No Sudeste, existem ainda outras experiências que mesclam artes visuais e natureza como ingredientes principais. O recém-criado Instituto José Resende, que abriga obras em grande escala do próprio artista na pacata São José do Barreiro (SP), e espaço que vem sendo ocupado em Petrópolis (RJ) pelo mineiro Thiago Rocha Pitta são dois exemplos mais experimentais e orgânicos desta crescente ocupação artística do interior. 

O efeito Inhotim não está restrito à região Sudeste —instituições com essas características, fomentadas por colecionadores do Nordeste e do Sul do país, começam a surgir na cena artística recente. A Usina de Arte, localizada na zona da mata pernambucana, projeto iniciado pelo casal de mecenas Bruna e Ricardo Pessoa de Queiroz, e o Parque Orandi Momesso, em construção no interior do Paraná, são provas dessa expansão.

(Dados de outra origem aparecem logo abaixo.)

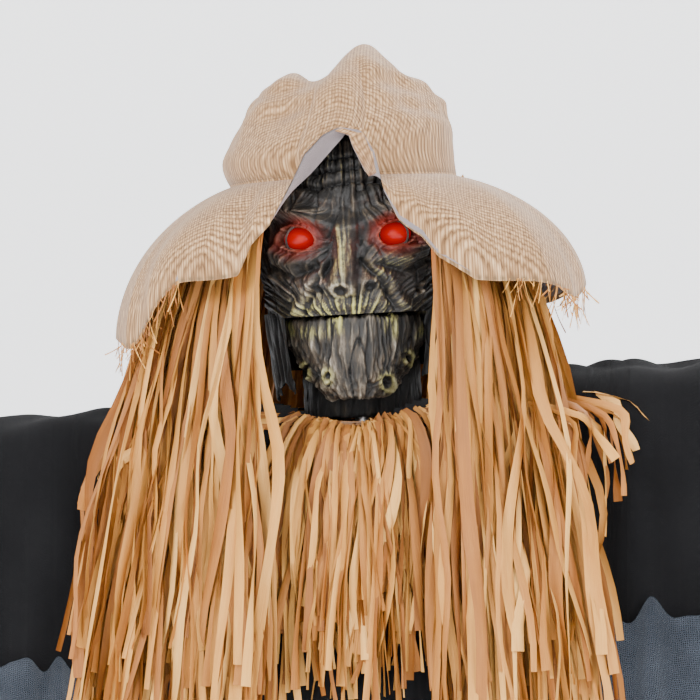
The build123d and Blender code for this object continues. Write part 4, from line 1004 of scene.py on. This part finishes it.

Os artistas também são beneficiados com esses novos espaços de arte. Instituições de colecionadores estão dispostas a incorporar obras em grande formato em seus acervos, tornando essas coleções, o que é mais importante, públicas e acessíveis. Contanto que a origem do dinheiro seja lícita, creio que seja um modelo a ser incentivado e multiplicado.

A receita é a mesma: arte contemporânea, principalmente instalações e esculturas produzidas no próprio local, em residências realizadas por artistas convidados e locais; arquitetura ou natureza exuberantes aliadas a programas de sustentabilidade e de preservação ambiental; envolvimento da comunidade local, oferecendo, além de emprego e renda, acesso à arte e à cultura, como elementos fundamentais para uma cidadania plena.

Sem esquecer a necessidade de estar sempre atento ao entorno e às pessoas que vivem ali. Que a presença da arte e de artistas possibilite uma contínua transformação social e econômica na vida dos moradores dessas regiões. Afinal, mais que só comida, as pessoas querem “comida, diversão e arte”.


Daniel Rangel é curador e mestre em artes visuais pela USP

Erramos: o texto foi alterado

Diferentemente do publicado no texto “Efeito Inhotim”, o artista ThiagoRocha Pitta é mineiro, não carioca. O texto já foi alterado.